May 20, 2014: The Ocean City, Maryland, City Council unanimously passed an ordinance banning assisted openers on Monday, May 19, at the request of Police Chief, Ross Buzzuro. We had to double check the spelling — it seems it should be “Bizarre-O.” The “emergency” ordinance banning assisted openers is effective immediately.
Buzzaro is quoted in the local newspaper, The Dispatch, as saying, “There is no need for this particular item (assisted opening knives)and we are requesting prohibition of it and the sale of it on the Boardwalk and throughout the town. We think it is in the best interest of public safety. We are seeing an increase in weapons on our day-to-day dealings that are a danger to all, and we believe it will better serve not having them available in town.”
Buzzaro (as well as the city council members) is apparently one of those irrational types who think that inanimate objects somehow create criminal activity. As usual, we are at a loss to understand how the manner in which a folding knife opens has any bearing on criminal activity. So-called “Fighting Knives,” which could be construed to include knives with a serrated blade, along with Butterfly Knives,”Fighting Swords” and “Fighting Axes” were previously outlawed in Ocean City, so under that logic, their crime problems should already be solved, right?
The Definitions ordinance (Sec. 58-121) defines an “assisted opening knife” as a knife which uses an “internal mechanism, such as a spring, tension spring or mechanical device to fully open the blade once the user has depressed the flipper or thumb stud attached to the blade.” That bit of ingenious legislative drafting is not quite right in terms of actual operation, but it is unlikely that any judge in the jurisdiction will care.
The Prohibited Acts ordinance (Sec. 58-123) now reads, “It shall be unlawful for any person to display, possess, sell, barter, offer to sell, distribute, manufacture, give away, transfer or dispose of an assisted opening knife, nunchaku, a fighting knife, a throwing star, a spiked wristband, a spiked fistband, a spiked glove, a flail mace, a butterfly knife, a spiked belt, a spike ring, metal knuckles, baton, fighting ax, fighting sword, pistol crossbow, or any part thereof, assembled or unassembled. As used herein, “person” includes individual, partnership, corporation or any other entity. The prohibitions relative to assisted opening knife and baton do not apply to officers of the Ocean City Police Department, The Maryland State Police, the Natural Resources Police, the Worcester County Sheriff’s Department and any allied police department providing assistance in Ocean City. The prohibition relative to assisted opening knife does not apply to members of the Ocean City Fire Department and EMS, while on duty.”
It is a misdemeanor subject to a fine of up to $1,000 or imprisonment of up to six months or both.

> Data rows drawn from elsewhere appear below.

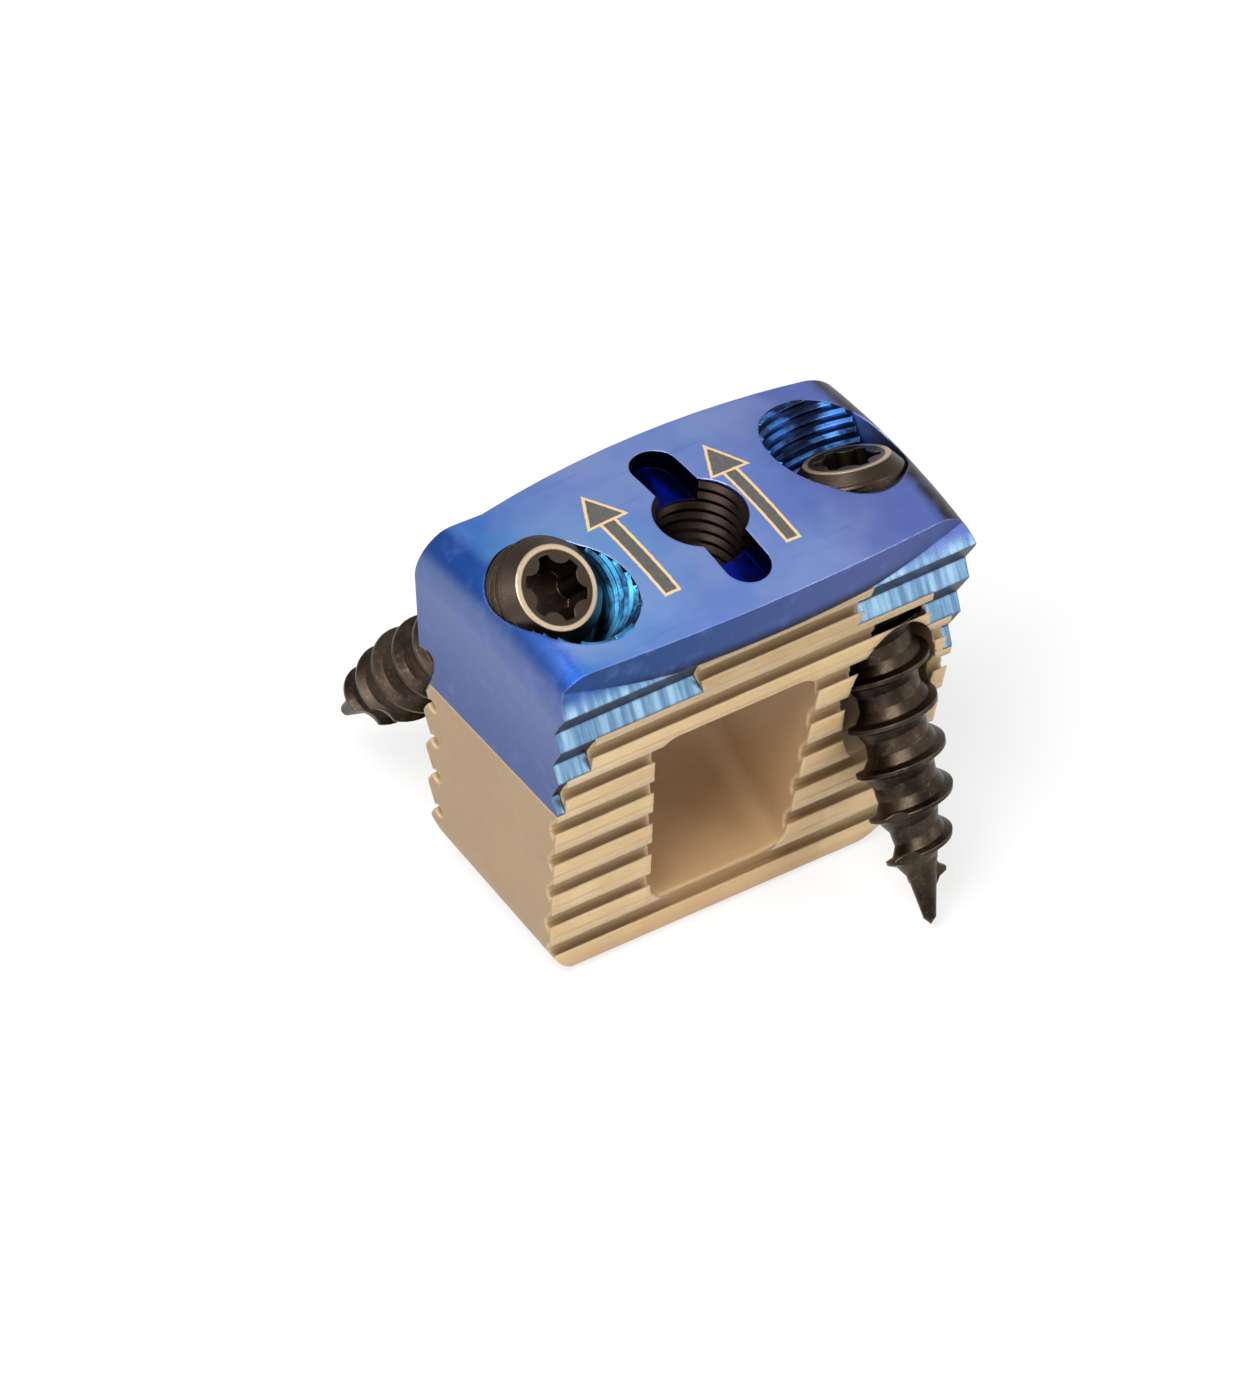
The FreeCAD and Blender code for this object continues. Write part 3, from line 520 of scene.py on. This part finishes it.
plate_wall = Wall("front_plate")
bore_wall = Wall("front_plate", "threaded_bush")
up = Vector((0, 0, 1))
wound_ridge(
    "socket_thread", bore_wall, Vector((0, 0, 0)), up, SOCKET_RADIUS, -0.17 * MM, SOCKET_PITCH,
    BUSH_FOOT + 0.3 * MM, PLATE_DEPTH - 0.1 * MM, bush_metal,
)
seat_ridges = seat_ridge_finish()
for hand, side_name in ((-1, "left"), (1, "right")):
    wound_ridge(
        f"seat_thread_{side_name}", plate_wall, seat_centre(hand),
        screw_axis(hand, SEAT_TILT, SEAT_LEAN), SEAT_RADIUS, -0.12 * MM, LOCK_PITCH,
        -2.2 * MM, 2.4 * MM, seat_ridges,
    )
for side_name, head, axis in (("left", LEFT_HEAD, LEFT_AXIS), ("right", RIGHT_HEAD, RIGHT_AXIS)):
    node = f"bone_screw_{side_name}"
    screw_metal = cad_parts[node].data.materials[0]
    wound_ridge(
        f"head_thread_{side_name}", Wall(node), head, axis,
        HEAD_RADIUS, 0.1 * MM, LOCK_PITCH, -2.2 * MM, -0.5 * MM, screw_metal,
    )


# Floor, lamps and camera
def seen_rays(tree):
    """1 for rays that see a thing straight on, in a mirror or through glass."""
    path = tree.nodes.new("ShaderNodeLightPath")
    seen = path.outputs["Is Camera Ray"]
    for name in ("Is Glossy Ray", "Is Transmission Ray"):
        either = tree.nodes.new("ShaderNodeMath")
        either.operation = "MAXIMUM"
        tree.links.new(seen, either.inputs[0])
        tree.links.new(path.outputs[name], either.inputs[1])
        seen = either.outputs[0]
    return seen


def white_floor():
    """A pale floor that keeps a soft shadow."""
    made = bpy.data.meshes.new("floor")
    shape = bmesh.new()
    bmesh.ops.create_grid(shape, x_segments=1, y_segments=1, size=2.0)
    shape.to_mesh(made)
    shape.free()
    floor = bpy.data.objects.new("floor", made)
    bpy.context.scene.collection.objects.link(floor)
    material = bpy.data.materials.new("floor_white")
    material.use_nodes = True
    tree = material.node_tree
    tree.nodes.clear()
    paint = tree.nodes.new("ShaderNodeBsdfDiffuse")
    paint.inputs["Color"].default_value = (0.9, 0.9, 0.9, 1)
    glow = tree.nodes.new("ShaderNodeEmission")
    blend = tree.nodes.new("ShaderNodeMixShader")
    share = tree.nodes.new("ShaderNodeMath")
    share.operation = "MULTIPLY"
    share.inputs[1].default_value = 0.72
    tree.links.new(seen_rays(tree), share.inputs[0])
    tree.links.new(share.outputs[0], blend.inputs[0])
    tree.links.new(paint.outputs[0], blend.inputs[1])
    tree.links.new(glow.outputs[0], blend.inputs[2])
    out = tree.nodes.new("ShaderNodeOutputMaterial")
    tree.links.new(blend.outputs[0], out.inputs[0])
    made.materials.append(material)


def studio_air():
    """A world that is white where it is seen and softer where it lights."""
    world = bpy.data.worlds.new("studio")
    bpy.context.scene.world = world
    world.use_nodes = True
    tree = world.node_tree
    tree.nodes.clear()
    level = tree.nodes.new("ShaderNodeMapRange")
    level.inputs["To Min"].default_value = 0.45
    level.inputs["To Max"].default_value = 1.0
    tree.links.new(seen_rays(tree), level.inputs["Value"])
    sky = tree.nodes.new("ShaderNodeBackground")
    tree.links.new(level.outputs[0], sky.inputs["Strength"])
    out = tree.nodes.new("ShaderNodeOutputWorld")
    tree.links.new(sky.outputs[0], out.inputs[0])


def softbox(name, place, size, watts):
    """A square lamp that faces the cage."""
    data = bpy.data.lights.new(name, "AREA")
    data.shape = "SQUARE"
    data.size = size
    data.energy = watts
    lamp = bpy.data.objects.new(name, data)
    lamp.location = place
    lamp.rotation_mode = "QUATERNION"
    lamp.rotation_quaternion = (Vector((0, 0, 8 * MM)) - Vector(place)).to_track_quat("-Z", "Y")
    bpy.context.scene.collection.objects.link(lamp)


CAMERA_AZIMUTH = math.radians(-38.48)
CAMERA_ELEVATION = math.radians(43.33)
CAMERA_ROLL = math.radians(5.3)
PHOTO_WIDTH = 1260
PHOTO_HEIGHT = 1392
PIXELS_PER_METRE = 29.93 / MM
PLATE_MIDDLE_PIXEL = (700.5, 511.5)
LENS = 1000
SENSOR = 36


def photo_camera():
    """A long lens at the photograph's viewing angle, shifted to its framing."""
    level = math.cos(CAMERA_ELEVATION)
    back = Vector((
        math.sin(CAMERA_AZIMUTH) * level,
        -math.cos(CAMERA_AZIMUTH) * level,
        math.sin(CAMERA_ELEVATION),
    ))
    flat_right = Vector((math.cos(CAMERA_AZIMUTH), math.sin(CAMERA_AZIMUTH), 0))
    flat_up = back.cross(flat_right)
    right = flat_right * math.cos(CAMERA_ROLL) + flat_up * math.sin(CAMERA_ROLL)
    up = back.cross(right)
    data = bpy.data.cameras.new("photo_camera")
    data.lens = LENS
    data.sensor_width = SENSOR
    data.shift_x = (PHOTO_WIDTH / 2 - PLATE_MIDDLE_PIXEL[0]) / PHOTO_HEIGHT
    data.shift_y = (PLATE_MIDDLE_PIXEL[1] - PHOTO_HEIGHT / 2) / PHOTO_HEIGHT
    away = PHOTO_HEIGHT / PIXELS_PER_METRE / SENSOR * LENS
    data.clip_start = away / 10
    data.clip_end = away * 10
    camera = bpy.data.objects.new("photo_camera", data)
    turn = Matrix((right, up, back)).transposed()
    place = Vector((0, 0, PLATE_DEPTH)) + back * away
    camera.matrix_world = Matrix.Translation(place) @ turn.to_4x4()
    bpy.context.scene.collection.objects.link(camera)
    bpy.context.scene.camera = camera


white_floor()
studio_air()
softbox("overhead", (-0.16, -0.04, 0.28), 0.20, 1.3)
softbox("near_right", (0.20, -0.22, 0.14), 0.14, 0.35)
softbox("near_left", (-0.25, -0.20, 0.10), 0.15, 0.15)
photo_camera()
bpy.context.scene.view_settings.view_transform = "Standard"
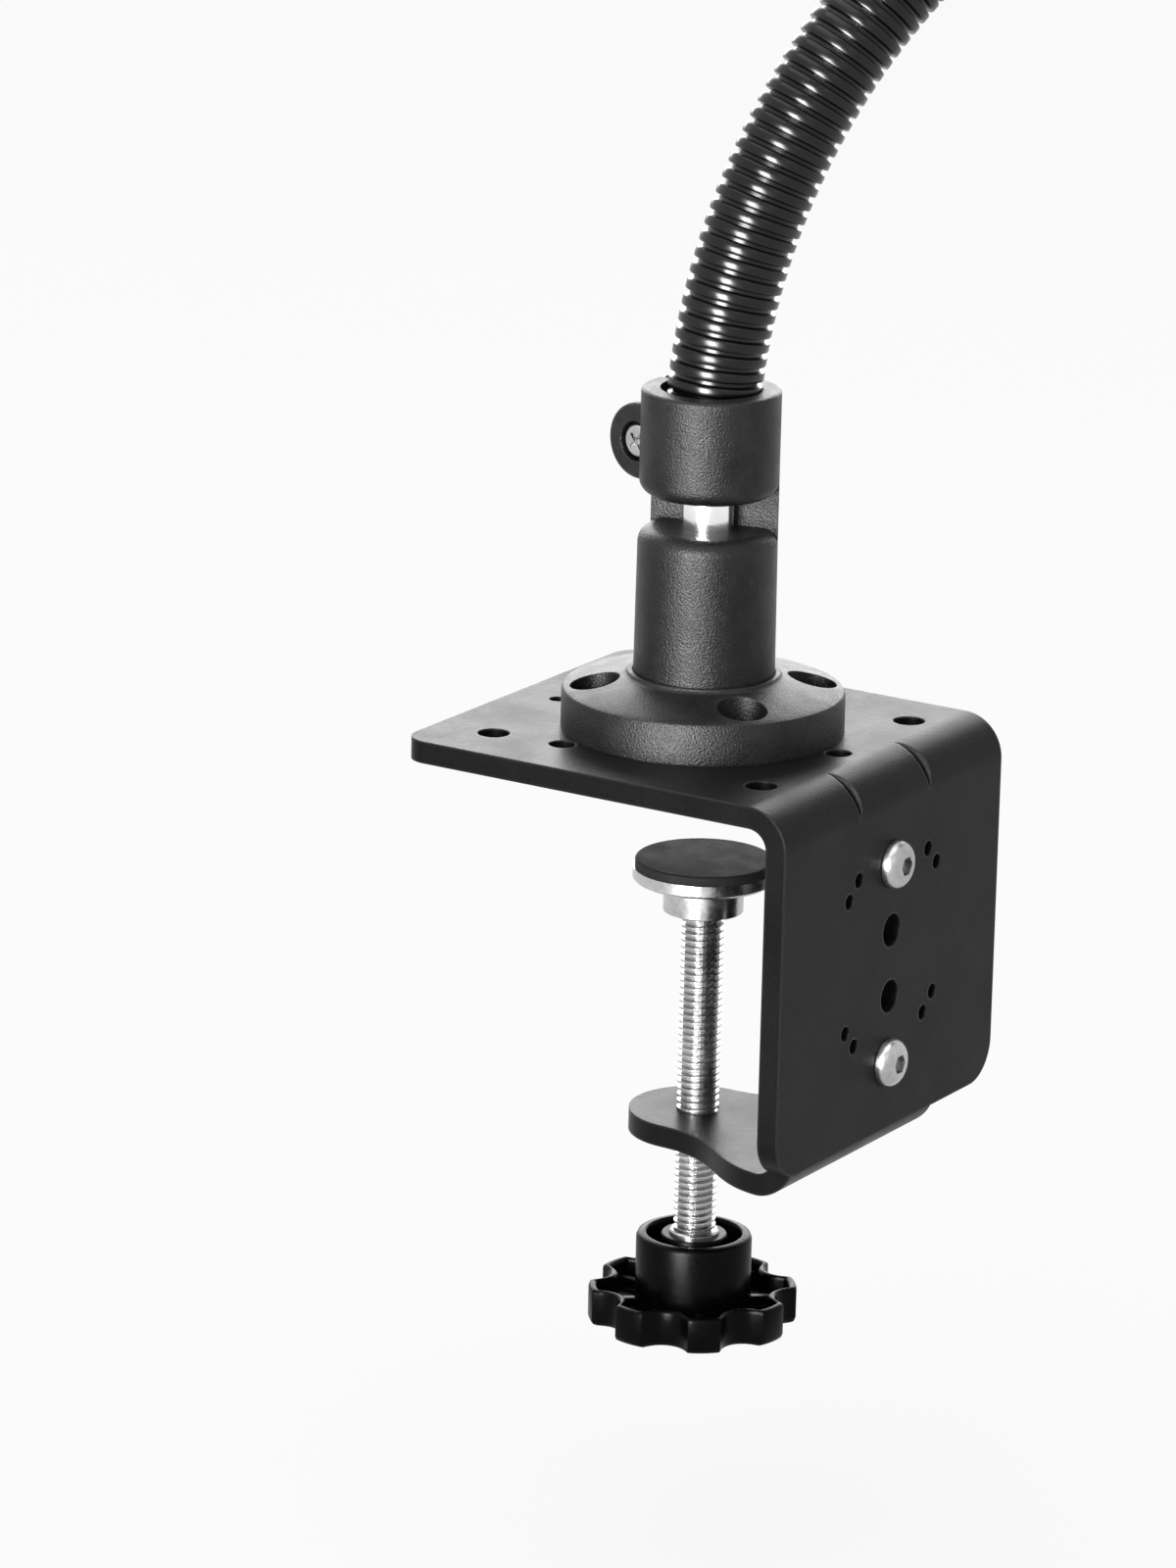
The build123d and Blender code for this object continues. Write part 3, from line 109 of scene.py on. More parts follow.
# %% [markdown]
# A black object on white is drawn by what it reflects. A white surround could light it from
# everywhere, but then every black part turns the same grey. A tall narrow lamp on the left
# leaves one bright spot on each ridge of the cover, and a large one behind skims across the
# top of the plate. Those two only make reflections, so that they leave no bright patches on
# the floor. A wide sheet overhead lights the colours and casts the shadow. The lamps themselves
# stay out of the picture.

# %% Lamps
AIM = Vector((0.0, 0.0, 0.02))


def softbox(name, place, wide, high, watts):
    """A rectangular lamp that faces the clamp."""
    data = bpy.data.lights.new(name, "AREA")
    data.shape = "RECTANGLE"
    data.size = wide
    data.size_y = high
    data.energy = watts
    lamp = bpy.data.objects.new(name, data)
    lamp.location = place
    lamp.rotation_euler = (AIM - Vector(place)).to_track_quat("-Z", "Y").to_euler()
    lamp.visible_camera = False
    bpy.context.scene.collection.objects.link(lamp)
    return lamp


side = softbox("side_strip", place=(-0.80, -0.09, 0.10), wide=0.34, high=0.44, watts=29.0)
back = softbox("back_window", place=(1.40, 0.85, 0.62), wide=1.80, high=1.20, watts=35.0)
top = softbox("top_sheet", place=(-0.40, 0.30, 3.00), wide=4.00, high=4.00, watts=75.0)
front = softbox("front_fill", place=(-0.90, -1.50, 0.90), wide=0.80, high=0.80, watts=1.0)
for lamp in (side, back):
    lamp.visible_diffuse = False
print("lamps", [lamp.name for lamp in (side, back, top, front)])

# %% [markdown]
# The background of a catalogue picture is pure white. More light on the object would bleach
# it, so only the rays that look straight at the surround, or meet it in a mirror or through
# glass, see white. Everything else is lit by a dim grey.

# %% World
WHITE_RAYS = ("Is Camera Ray", "Is Glossy Ray", "Is Transmission Ray")
WHITE = (1, 1, 1, 1)
FILL_LEVEL = 0.40


def add_node(tree, kind, x, y, **values):
    """Adds a node to a tree and sets its named inputs."""
    node = tree.nodes.new(kind)
    node.location = (x, y)
    for name, value in values.items():
        node.inputs[name.replace("_", " ")].default_value = value
    return node


def white_ray_mask(tree, x, y):
    """A value that is 1 for rays which should see the white surround."""
    path = add_node(tree, "ShaderNodeLightPath", x, y)
    total = path.outputs[WHITE_RAYS[0]]
    for step, name in enumerate(WHITE_RAYS[1:], start=1):
        add = add_node(tree, "ShaderNodeMath", x + 200 * step, y)
        add.operation = "MAXIMUM"
        tree.links.new(total, add.inputs[0])
        tree.links.new(path.outputs[name], add.inputs[1])
        total = add.outputs[0]
    return total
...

Maryland is an interesting state with regards to its knife laws. It has no state prohibition on any type of knife possession or any knife carried openly (except for minors or “with the intent or purpose of injuring an individual in unlawful manner” – a vague standard subject to abuse). However, only “a penknife without a switchblade” can be carried concealed. Without Knife Law Preemption, however, cities are free to enact their own ordinances more restrictive than state law. So, to add to the Bizarre-O situation in Ocean City, it appears you would be legal to walk down the Boardwalk with an automatic knife carried openly, but not an assisted-opening knife.
Just to make things more interesting in Ocean City, their ridiculously drafted ordinance makes it both illegal to possess and illegal to dispose of the named prohibited items. So, anyone in Ocean City who already owns an assisted-opening folder, and there are no doubt many who do as they are one of the most popular folders types on the market, cannot avoid breaking the law in Ocean City. So, while their irrational ordinance was passed in a vain and ultimately useless attempt to control access to these items by the hoards that visit their Boardwalk, get drunk and cause trouble, they have set up a Catch 22 for those few residents who might actually try to abide by the ordinance. No doubt those who visit Ocean City will abide by this ordinance in the same manner that they abide by their public drunkenness ordinance.
This situation in Ocean City is exactly why Knife Rights’ priority legislative goal is passage of Knife Law Preemption. Knife Law Preemption prevents local jurisdictions from enacting any law or ordinance more restrictive than state law. It eliminates and prevents a patchwork of local restrictions that serve only to trap unwary citizens.
Knife Rights passed the nation’s first Knife Law Preemption bill in Arizona in 2010. Since then we have passed Knife law Preemption in Alaska, Georgia, Kansas, New Hampshire, Tennessee and Utah. Knife Rights currently has Knife Law Preemption bills running in South Carolina, Vermont and Virginia. In Oklahoma, Knife Rights’ Knife Law Preemption bill was vetoed recently by Governor Mary Fallin after passing by overwhelming majorities in the House, 88-3, and in the Senate, 45-1, having been caught in a spat between the Governor and the Speaker of the House unrelated to our legislation.